My own invitation was to give one of the two keynotes, the theme being left to me. I agreed to go with the usual warning that I am not a specialist or even a scholar and that treading on other people’s fields of expertise may be not only supererogatory but annoying to them. This post won’t be dealing with my speech, though I might reflect on it in another. Nor wiill I try to discuss every paper given though I did pay close attention and take notes on each. I’ll just touch on matters in each session. The wording in each case is my interpretation or reading of what was said. That interpretation may be wrong. I’ll write three quick posts, one on each session. This is on the first session.
Three papers here: one on the “Institutional causes of democratic regression”, one on problems with anti-bribery legislation and one on the EU’s response to political conditions in Hungary.
It was interesting to learn, in the first, that according to studies Hungarians rank highest in the preference for democracy while, according to other studies, the country has suffered the worst decline in democracy. The term ‘veto players‘ was new to me. To have the power of veto is an important element in a democracy: it appears there are no veto players left in Hungary so Fidesz can do exactly what it likes and when it likes. It can, for example, restrict the freedom of the press because the media council is stuffed full of Fidesz members.
We had a working definition of corruption in the second paper as the use of positions of power to generate personal assets and gain influence, chiefly through bribery of one sort or another. In 2009 70% of Hungarians questioned considered the country to be highly corrupt..The chief problem seemed to be with government procurement, It was costumary, the speaker said, for teachers and doctors to be offered bribes for better marks or better care.

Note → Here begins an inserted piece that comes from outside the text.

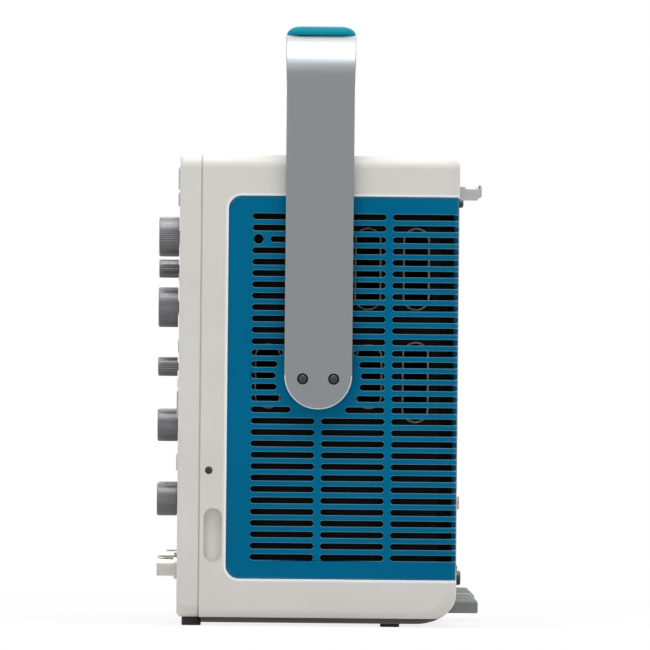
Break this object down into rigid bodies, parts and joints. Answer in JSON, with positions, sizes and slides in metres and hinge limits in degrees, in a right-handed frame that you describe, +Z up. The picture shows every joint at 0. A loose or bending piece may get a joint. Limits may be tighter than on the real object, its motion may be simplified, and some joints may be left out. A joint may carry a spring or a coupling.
{
  "type": "bench oscilloscope",
  "caption": "Bench oscilloscope with a wide screen, knob and key panel, slotted side grilles and a carrying handle that swings over the top.",
  "frame": {"origin": "on the resting surface, under the middle of the overall box", "axes": "+X to the operator's right, -Y towards the operator, +Z up"},
  "size_m": [0.439, 0.1584, 0.2942],
  "materials": {
    "cream_plastic": "fine texture",
    "panel_grey": "satin",
    "blue_plastic": "fine texture",
    "dark_plastic": "matte",
    "panel_metal": "satin",
    "light_plastic": "satin",
    "grey_plastic": "satin",
    "foot_rubber": "matte",
    "chassis_steel": "black coated",
    "board": "solder mask",
    "heat_sink_metal": "anodised",
    "display_metal": "metal tray over a light, part-filled stack",
    "screen_glass": "glossy",
    "jack_metal": "nickel plated",
    "key_rubber": "satin",
    "screw_steel": "plated",
    "handle_metal": "silver paint",
    "hub_metal": "machined",
    "knob_grey": "satin",
    "button_plastic": "satin"
  },
  "bodies": {
    "case": {"front_bezel": "cream_plastic", "control_panel": "panel_grey", "main_case": "cream_plastic", "right_grille": "blue_plastic", "left_grille": "blue_plastic", "base_plate": "dark_plastic", "rear_cover": "cream_plastic", "rear_panel": "panel_metal", "rear_standoffs": "grey_plastic", "rubber_feet": "foot_rubber", "chassis": "chassis_steel", "main_board": "board", "panel_board": "board", "encoders": "dark_plastic", "power_supply": "board", "heat_sink": "heat_sink_metal", "fan_frame": "dark_plastic", "display_module": "display_metal", "display_window": "screen_glass", "input_jacks": "jack_metal", "channel_light_bars": "light_plastic", "probe_lugs": "jack_metal", "front_usb_ports": "jack_metal", "menu_key_mat": "key_rubber", "ac_inlet": "dark_plastic", "rear_ports": "jack_metal", "case_screws": "screw_steel", "handle_hubs": "grey_plastic"},
    "handle": {"handle_frame": "handle_metal", "handle_grip": "blue_plastic", "handle_pivots": "hub_metal", "handle_screws": "screw_steel"},
    "fan": {"fan_rotor": "dark_plastic"},
    "left_foot": {"left_flip_foot": "grey_plastic"},
    "right_foot": {"right_flip_foot": "grey_plastic"},
    "multipurpose_knob_a_body": {"multipurpose_knob_a": "knob_grey"},
    "multipurpose_knob_b_body": {"multipurpose_knob_b": "knob_grey"},
    "horizontal_position_knob_body": {"horizontal_position_knob": "knob_grey"},
    "horizontal_scale_knob_body": {"horizontal_scale_knob": "knob_grey"},
    "trigger_level_knob_body": {"trigger_level_knob": "knob_grey"},
    "position_knob_1_body": {"position_knob_1": "knob_grey"},
    "scale_knob_1_body": {"scale_knob_1": "knob_grey"},
    "position_knob_2_body": {"position_knob_2": "knob_grey"},
    "scale_knob_2_body": {"scale_knob_2": "knob_grey"},
    "position_knob_3_body": {"position_knob_3": "knob_grey"},
    "scale_knob_3_body": {"scale_knob_3": "knob_grey"},
    "position_knob_4_body": {"position_knob_4": "knob_grey"},
    "scale_knob_4_body": {"scale_knob_4": "knob_grey"},
    "run_stop_button_body": {"run_stop_button": "button_plastic"},
    "single_button_body": {"single_button": "button_plastic"},
    "power_button_body": {"power_button": "button_plastic"},
    "channel_button_1_body": {"channel_button_1": "button_plastic"},
    "channel_button_2_body": {"channel_button_2": "button_plastic"},
    "channel_button_3_body": {"channel_button_3": "button_plastic"},
    "channel_button_4_body": {"channel_button_4": "button_plastic"},
    "side_key_1_body": {"side_key_1": "button_plastic"},
    "side_key_2_body": {"side_key_2": "button_plastic"},
    "side_key_3_body": {"side_key_3": "button_plastic"},
    "side_key_4_body": {"side_key_4": "button_plastic"},
    "side_key_5_body": {"side_key_5": "button_plastic"}
  },
  "joints": [
    {"name": "handle_swing", "type": "hinge", "parent": "case", "child": "handle", "pos_m": [0, -0.0005, 0.1223], "axis": [-1, 0, 0], "range_deg": [-90, 120]},
    {"name": "fan_spin", "type": "hinge", "parent": "case", "child": "fan", "pos_m": [-0.192, 0.003, 0.0586], "axis": [1, 0, 0], "continuous": true},
    {"name": "left_foot_fold", "type": "hinge", "parent": "case", "child": "left_foot", "pos_m": [-0.15, -0.046, 0.0056], "axis": [-1, 0, 0], "range_deg": [0, 80]},
    {"name": "right_foot_fold", "type": "hinge", "parent": "case", "child": "right_foot", "pos_m": [0.15, -0.046, 0.0056], "axis": [-1, 0, 0], "range_deg": [0, 80]},
    {"name": "multipurpose_knob_a_turn", "type": "hinge", "parent": "case", "child": "multipurpose_knob_a_body", "pos_m": [0.138, -0.074, 0.1905], "axis": [0, 1, 0], "continuous": true},
    {"name": "multipurpose_knob_b_turn", "type": "hinge", "parent": "case", "child": "multipurpose_knob_b_body", "pos_m": [0.176, -0.074, 0.1905], "axis": [0, 1, 0], "continuous": true},
    {"name": "horizontal_position_knob_turn", "type": "hinge", "parent": "case", "child": "horizontal_position_knob_body", "pos_m": [0.152, -0.074, 0.1748], "axis": [0, 1, 0], "continuous": true},
    {"name": "horizontal_scale_knob_turn", "type": "hinge", "parent": "case", "child": "horizontal_scale_knob_body", "pos_m": [0.176, -0.074, 0.1558], "axis": [0, 1, 0], "continuous": true},
    {"name": "trigger_level_knob_turn", "type": "hinge", "parent": "case", "child": "trigger_level_knob_body", "pos_m": [0.176, -0.074, 0.1267], "axis": [0, 1, 0], "continuous": true},
    {"name": "position_knob_1_turn", "type": "hinge", "parent": "case", "child": "position_knob_1_body", "pos_m": [0.062, -0.074, 0.0979], "axis": [0, 1, 0], "continuous": true},
    {"name": "scale_knob_1_turn", "type": "hinge", "parent": "case", "child": "scale_knob_1_body", "pos_m": [0.062, -0.074, 0.0615], "axis": [0, 1, 0], "continuous": true},
    {"name": "position_knob_2_turn", "type": "hinge", "parent": "case", "child": "position_knob_2_body", "pos_m": [0.1, -0.074, 0.0979], "axis": [0, 1, 0], "continuous": true},
    {"name": "scale_knob_2_turn", "type": "hinge", "parent": "case", "child": "scale_knob_2_body", "pos_m": [0.1, -0.074, 0.0615], "axis": [0, 1, 0], "continuous": true},
    {"name": "position_knob_3_turn", "type": "hinge", "parent": "case", "child": "position_knob_3_body", "pos_m": [0.138, -0.074, 0.0979], "axis": [0, 1, 0], "continuous": true},
    {"name": "scale_knob_3_turn", "type": "hinge", "parent": "case", "child": "scale_knob_3_body", "pos_m": [0.138, -0.074, 0.0615], "axis": [0, 1, 0], "continuous": true},
    {"name": "position_knob_4_turn", "type": "hinge", "parent": "case", "child": "position_knob_4_body", "pos_m": [0.176, -0.074, 0.0979], "axis": [0, 1, 0], "continuous": true},
    {"name": "scale_knob_4_turn", "type": "hinge", "parent": "case", "child": "scale_knob_4_body", "pos_m": [0.176, -0.074, 0.0615], "axis": [0, 1, 0], "continuous": true},
    {"name": "run_stop_button_press", "type": "slide", "parent": "case", "child": "run_stop_button_body", "axis": [0, 1, 0], "range_m": [0, 0.0008], "stiffness_N_per_m": 500, "springref_m": -0.0006},
    {"name": "single_button_press", "type": "slide", "parent": "case", "child": "single_button_body", "axis": [0, 1, 0], "range_m": [0, 0.0008], "stiffness_N_per_m": 500, "springref_m": -0.0006},
    {"name": "power_button_press", "type": "slide", "parent": "case", "child": "power_button_body", "axis": [0, 1, 0], "range_m": [0, 0.0008], "stiffness_N_per_m": 500, "springref_m": -0.0006},
    {"name": "channel_button_1_press", "type": "slide", "parent": "case", "child": "channel_button_1_body", "axis": [0, 1, 0], "range_m": [0, 0.0008], "stiffness_N_per_m": 500, "springref_m": -0.0006},
    {"name": "channel_button_2_press", "type": "slide", "parent": "case", "child": "channel_button_2_body", "axis": [0, 1, 0], "range_m": [0, 0.0008], "stiffness_N_per_m": 500, "springref_m": -0.0006},
    {"name": "channel_button_3_press", "type": "slide", "parent": "case", "child": "channel_button_3_body", "axis": [0, 1, 0], "range_m": [0, 0.0008], "stiffness_N_per_m": 500, "springref_m": -0.0006},
    {"name": "channel_button_4_press", "type": "slide", "parent": "case", "child": "channel_button_4_body", "axis": [0, 1, 0], "range_m": [0, 0.0008], "stiffness_N_per_m": 500, "springref_m": -0.0006},
    {"name": "side_key_1_press", "type": "slide", "parent": "case", "child": "side_key_1_body", "axis": [0, 1, 0], "range_m": [0, 0.0008], "stiffness_N_per_m": 500, "springref_m": -0.0006},
    {"name": "side_key_2_press", "type": "slide", "parent": "case", "child": "side_key_2_body", "axis": [0, 1, 0], "range_m": [0, 0.0008], "stiffness_N_per_m": 500, "springref_m": -0.0006},
    {"name": "side_key_3_press", "type": "slide", "parent": "case", "child": "side_key_3_body", "axis": [0, 1, 0], "range_m": [0, 0.0008], "stiffness_N_per_m": 500, "springref_m": -0.0006},
    {"name": "side_key_4_press", "type": "slide", "parent": "case", "child": "side_key_4_body", "axis": [0, 1, 0], "range_m": [0, 0.0008], "stiffness_N_per_m": 500, "springref_m": -0.0006},
    {"name": "side_key_5_press", "type": "slide", "parent": "case", "child": "side_key_5_body", "axis": [0, 1, 0], "range_m": [0, 0.0008], "stiffness_N_per_m": 500, "springref_m": -0.0006}
  ]
}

The third paper considered EU criticisms of Hungary and possible sanctions of one sort ore another. The criticism involved rewriting the contstitution without any consultation with interested parties, and with the use of members of parliament to introduce amendements that would also bypass the need to involve interested parties. There was the fixing of the ‘basic law‘ entirely in favour of Fidesz and the use of new citizenship votes for Hungarians in surrounding countries. There was the increase in numbers on the constitutional court by exclusively Fidesz supports. There was also the problem of retrospective laws. There was some mention of Orbán’s defence of such changes as being necessary “in an emergency situation”. The problems of EU response is that Article 7 that could restrict voting rights would be difficult to get through the European Parliament. Financial sanctions were suggested instead. Orbán is preparing for this possibility through attempts to form financial agreements with states like Russia, outside the EU and by ratcheting up anti-EU rehetoric, by depicting the EU as a colonialist force.
As with all the papers something of the groundwork was familiar to me, especially in the third paper, but the articulate and detailed presentation was very valuable.
I had read something about corruption as discussed in the second paper though there was some discussion of the nature and range of bribery particularly in medical surgeries and schools (the latter strenuously denied by some who actually had children in school). Giving gifts to doctors was not considered bribery by some because gifts had long been given to supplement a low income, not in the hope of gaining some specific advantage. All this shows how difficult it can be to distinguish social practice and gift giving from gifts as a form of gaining advantage over others. A relatively harmless social habit may lay the ground for bribery proper on a very big scale. Those vast procurements, and the greasing of palms for positions of major influence are the greater concern.
The first paper revealed a good deal about attitudes and pressures in Hungary. It was good on power concentration and the way power can be - and has been - manipulated. It also showed the confused state of public opinion in the country.